**Given records:**
____

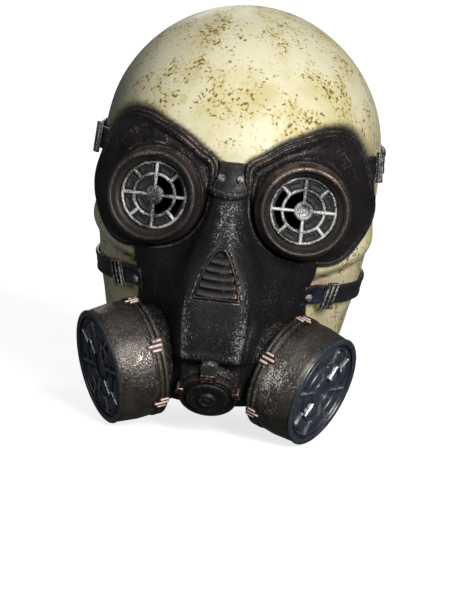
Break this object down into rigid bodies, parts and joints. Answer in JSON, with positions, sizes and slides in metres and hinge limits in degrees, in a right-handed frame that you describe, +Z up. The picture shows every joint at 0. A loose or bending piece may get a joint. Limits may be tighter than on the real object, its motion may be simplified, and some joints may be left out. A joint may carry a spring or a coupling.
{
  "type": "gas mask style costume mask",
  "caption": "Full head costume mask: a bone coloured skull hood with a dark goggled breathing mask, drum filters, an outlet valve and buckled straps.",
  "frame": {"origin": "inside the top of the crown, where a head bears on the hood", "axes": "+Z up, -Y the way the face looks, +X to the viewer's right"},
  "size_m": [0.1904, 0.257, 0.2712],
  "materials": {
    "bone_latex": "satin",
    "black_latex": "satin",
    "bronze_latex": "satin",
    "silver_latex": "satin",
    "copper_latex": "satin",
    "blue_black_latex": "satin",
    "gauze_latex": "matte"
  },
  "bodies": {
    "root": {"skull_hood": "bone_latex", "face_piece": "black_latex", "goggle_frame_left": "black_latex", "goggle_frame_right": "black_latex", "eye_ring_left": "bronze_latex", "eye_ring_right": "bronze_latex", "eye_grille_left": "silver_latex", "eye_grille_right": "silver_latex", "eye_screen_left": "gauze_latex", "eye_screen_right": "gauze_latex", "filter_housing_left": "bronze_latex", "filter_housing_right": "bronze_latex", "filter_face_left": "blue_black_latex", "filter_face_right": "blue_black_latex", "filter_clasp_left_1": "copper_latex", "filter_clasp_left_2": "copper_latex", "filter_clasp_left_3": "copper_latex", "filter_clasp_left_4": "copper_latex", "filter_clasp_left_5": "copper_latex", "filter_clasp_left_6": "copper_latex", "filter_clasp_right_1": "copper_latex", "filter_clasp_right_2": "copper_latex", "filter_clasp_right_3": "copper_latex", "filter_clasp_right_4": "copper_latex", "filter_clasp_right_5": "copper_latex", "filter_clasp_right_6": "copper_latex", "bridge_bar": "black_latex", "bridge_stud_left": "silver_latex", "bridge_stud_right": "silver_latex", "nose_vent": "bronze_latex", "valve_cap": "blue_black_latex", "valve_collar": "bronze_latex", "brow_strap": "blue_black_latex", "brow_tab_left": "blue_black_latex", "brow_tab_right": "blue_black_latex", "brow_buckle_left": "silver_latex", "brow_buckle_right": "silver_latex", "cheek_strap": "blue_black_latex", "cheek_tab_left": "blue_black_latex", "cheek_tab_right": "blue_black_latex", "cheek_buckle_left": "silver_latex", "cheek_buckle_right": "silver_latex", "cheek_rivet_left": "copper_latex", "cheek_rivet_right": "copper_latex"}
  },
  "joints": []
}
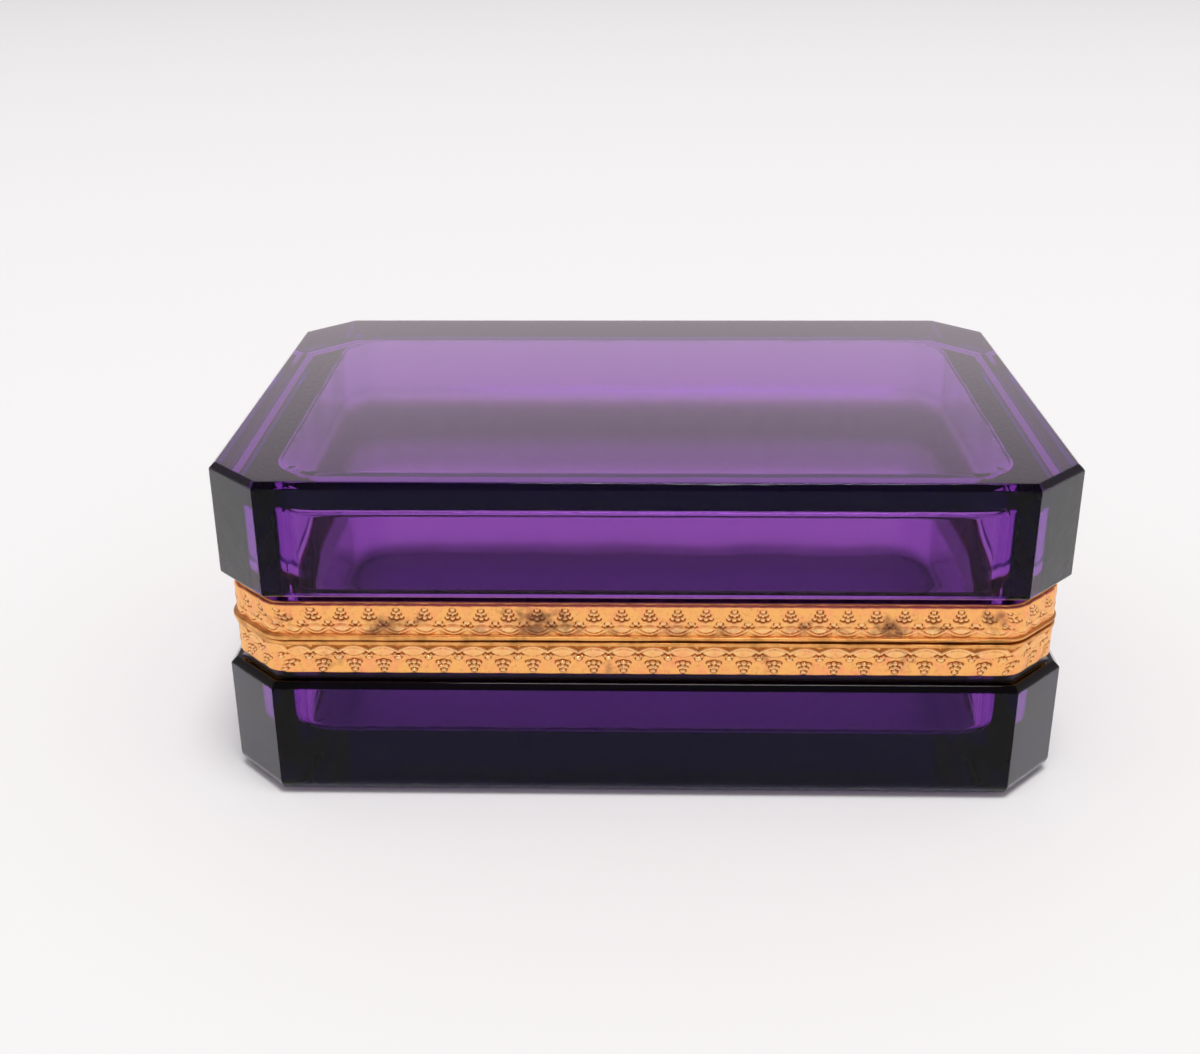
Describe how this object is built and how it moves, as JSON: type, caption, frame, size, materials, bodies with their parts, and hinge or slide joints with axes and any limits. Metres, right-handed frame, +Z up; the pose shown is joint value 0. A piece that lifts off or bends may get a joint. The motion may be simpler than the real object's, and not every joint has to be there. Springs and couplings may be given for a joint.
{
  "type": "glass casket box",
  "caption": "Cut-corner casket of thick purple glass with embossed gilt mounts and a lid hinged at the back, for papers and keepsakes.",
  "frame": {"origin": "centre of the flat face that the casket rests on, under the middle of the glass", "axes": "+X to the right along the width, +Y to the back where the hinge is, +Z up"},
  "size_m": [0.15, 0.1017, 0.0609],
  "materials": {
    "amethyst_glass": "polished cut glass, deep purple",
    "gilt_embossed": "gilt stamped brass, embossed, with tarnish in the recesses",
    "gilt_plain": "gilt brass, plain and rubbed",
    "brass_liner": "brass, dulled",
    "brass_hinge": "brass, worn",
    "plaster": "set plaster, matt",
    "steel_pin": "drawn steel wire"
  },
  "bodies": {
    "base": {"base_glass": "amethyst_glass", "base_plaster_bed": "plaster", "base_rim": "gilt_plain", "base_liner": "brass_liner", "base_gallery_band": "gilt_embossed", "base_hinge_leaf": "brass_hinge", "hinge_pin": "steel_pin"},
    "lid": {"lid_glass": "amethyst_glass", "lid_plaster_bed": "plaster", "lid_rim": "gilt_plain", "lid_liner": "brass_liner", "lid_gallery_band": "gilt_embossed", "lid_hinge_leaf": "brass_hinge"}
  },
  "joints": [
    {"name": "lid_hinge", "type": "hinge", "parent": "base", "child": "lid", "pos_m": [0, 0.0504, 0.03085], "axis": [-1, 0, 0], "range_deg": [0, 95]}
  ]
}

____

**The request:** The records above must be output exactly, in full.

**Answer to the exercise:**
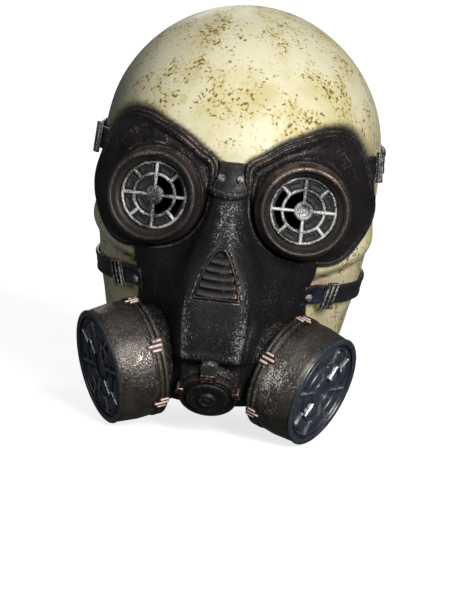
Break this object down into rigid bodies, parts and joints. Answer in JSON, with positions, sizes and slides in metres and hinge limits in degrees, in a right-handed frame that you describe, +Z up. The picture shows every joint at 0. A loose or bending piece may get a joint. Limits may be tighter than on the real object, its motion may be simplified, and some joints may be left out. A joint may carry a spring or a coupling.
{
  "type": "gas mask style costume mask",
  "caption": "Full head costume mask: a bone coloured skull hood with a dark goggled breathing mask, drum filters, an outlet valve and buckled straps.",
  "frame": {"origin": "inside the top of the crown, where a head bears on the hood", "axes": "+Z up, -Y the way the face looks, +X to the viewer's right"},
  "size_m": [0.1904, 0.257, 0.2712],
  "materials": {
    "bone_latex": "satin",
    "black_latex": "satin",
    "bronze_latex": "satin",
    "silver_latex": "satin",
    "copper_latex": "satin",
    "blue_black_latex": "satin",
    "gauze_latex": "matte"
  },
  "bodies": {
    "root": {"skull_hood": "bone_latex", "face_piece": "black_latex", "goggle_frame_left": "black_latex", "goggle_frame_right": "black_latex", "eye_ring_left": "bronze_latex", "eye_ring_right": "bronze_latex", "eye_grille_left": "silver_latex", "eye_grille_right": "silver_latex", "eye_screen_left": "gauze_latex", "eye_screen_right": "gauze_latex", "filter_housing_left": "bronze_latex", "filter_housing_right": "bronze_latex", "filter_face_left": "blue_black_latex", "filter_face_right": "blue_black_latex", "filter_clasp_left_1": "copper_latex", "filter_clasp_left_2": "copper_latex", "filter_clasp_left_3": "copper_latex", "filter_clasp_left_4": "copper_latex", "filter_clasp_left_5": "copper_latex", "filter_clasp_left_6": "copper_latex", "filter_clasp_right_1": "copper_latex", "filter_clasp_right_2": "copper_latex", "filter_clasp_right_3": "copper_latex", "filter_clasp_right_4": "copper_latex", "filter_clasp_right_5": "copper_latex", "filter_clasp_right_6": "copper_latex", "bridge_bar": "black_latex", "bridge_stud_left": "silver_latex", "bridge_stud_right": "silver_latex", "nose_vent": "bronze_latex", "valve_cap": "blue_black_latex", "valve_collar": "bronze_latex", "brow_strap": "blue_black_latex", "brow_tab_left": "blue_black_latex", "brow_tab_right": "blue_black_latex", "brow_buckle_left": "silver_latex", "brow_buckle_right": "silver_latex", "cheek_strap": "blue_black_latex", "cheek_tab_left": "blue_black_latex", "cheek_tab_right": "blue_black_latex", "cheek_buckle_left": "silver_latex", "cheek_buckle_right": "silver_latex", "cheek_rivet_left": "copper_latex", "cheek_rivet_right": "copper_latex"}
  },
  "joints": []
}
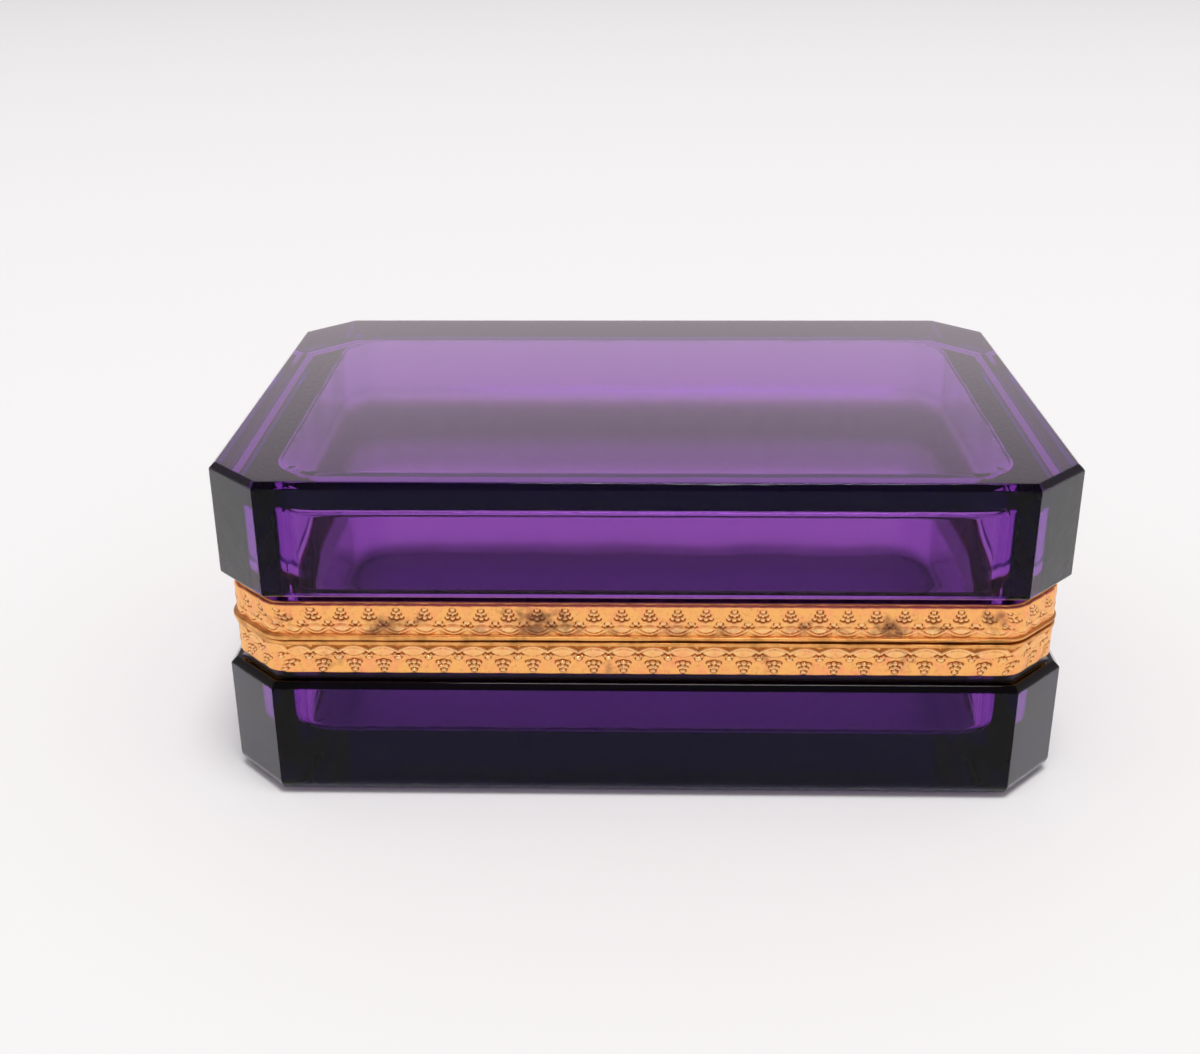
Describe how this object is built and how it moves, as JSON: type, caption, frame, size, materials, bodies with their parts, and hinge or slide joints with axes and any limits. Metres, right-handed frame, +Z up; the pose shown is joint value 0. A piece that lifts off or bends may get a joint. The motion may be simpler than the real object's, and not every joint has to be there. Springs and couplings may be given for a joint.
{
  "type": "glass casket box",
  "caption": "Cut-corner casket of thick purple glass with embossed gilt mounts and a lid hinged at the back, for papers and keepsakes.",
  "frame": {"origin": "centre of the flat face that the casket rests on, under the middle of the glass", "axes": "+X to the right along the width, +Y to the back where the hinge is, +Z up"},
  "size_m": [0.15, 0.1017, 0.0609],
  "materials": {
    "amethyst_glass": "polished cut glass, deep purple",
    "gilt_embossed": "gilt stamped brass, embossed, with tarnish in the recesses",
    "gilt_plain": "gilt brass, plain and rubbed",
    "brass_liner": "brass, dulled",
    "brass_hinge": "brass, worn",
    "plaster": "set plaster, matt",
    "steel_pin": "drawn steel wire"
  },
  "bodies": {
    "base": {"base_glass": "amethyst_glass", "base_plaster_bed": "plaster", "base_rim": "gilt_plain", "base_liner": "brass_liner", "base_gallery_band": "gilt_embossed", "base_hinge_leaf": "brass_hinge", "hinge_pin": "steel_pin"},
    "lid": {"lid_glass": "amethyst_glass", "lid_plaster_bed": "plaster", "lid_rim": "gilt_plain", "lid_liner": "brass_liner", "lid_gallery_band": "gilt_embossed", "lid_hinge_leaf": "brass_hinge"}
  },
  "joints": [
    {"name": "lid_hinge", "type": "hinge", "parent": "base", "child": "lid", "pos_m": [0, 0.0504, 0.03085], "axis": [-1, 0, 0], "range_deg": [0, 95]}
  ]
}